I fully agree that the Great Western Line is an unusually good railway, and just as it was therefore suitable as for the HST at 125mph in the seventies, it could also be upgraded again now. To get a big increase in speed potential will require electrification, complete re-signalling and also some serious thought about what to do with the other, slower trains that use the same line. Electrification is perhaps the easiest part of that equation and in that sense it can be the first of a set of incremental upgrades, irrespective of whether it is used for trains that travel at 225kph/140mph (which is what could be done with existing signalling) or later used for what we now call "high speed" rail at 300kph or so.
However, I thought the much more important part of the Bow Group's proposal was its proposal to route the HS2 line from London to Birmingham (and then onwards) via Heathrow. For me this was the thing that really, really mattered. Arup are just about the best in the business, and their solution was just so much better thought-through than the alternatives.
So when Labour came up with a route consultation for HS2 that did not go via Heathrow, I was very disappointed. I explained the reasons in this post.

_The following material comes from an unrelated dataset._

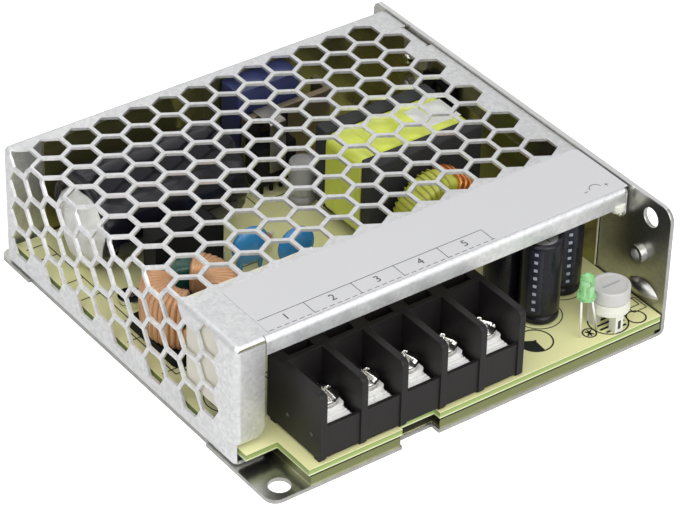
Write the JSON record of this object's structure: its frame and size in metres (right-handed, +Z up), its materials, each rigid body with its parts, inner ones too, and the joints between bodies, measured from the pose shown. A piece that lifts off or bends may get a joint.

And without wanting to sound flippant—because I'm obviously not a Tory—the thought that the Tories would reject Labour's route and go for the route via Heathrow was one of the few silver linings in the otherwise dark clouds of a Tory government in Westminster.
However, when Philip Hammond made his announcement that HS2 would go ahead, all the reports I could find suggested that he was going to go with the Labour route rather than the route via Heathrow. So as a plea to Dylan (because no one in the ConDem government is going to listen to me) I would urge you to try and use whatever influence you have to make sure that the line goes through Heathrow.
Without wanting to repeat what I said in more detail in the second link, the advantages are two-fold:
- for the UK, it reduces the attractiveness of internal air travel. We have to use air travel for long routes, but we have to minimize it for short routes.
- for Wales, it means a much more direct connexion to Heathrow (we wont get the Heathrow Hub unless HS2 goes through it) plus an opportunity for "cross the platform" interchange with trains going to Paris and Brussels (and soon Cologne and Frankfurt) without having to make the journey across London from Paddington to St Pancras.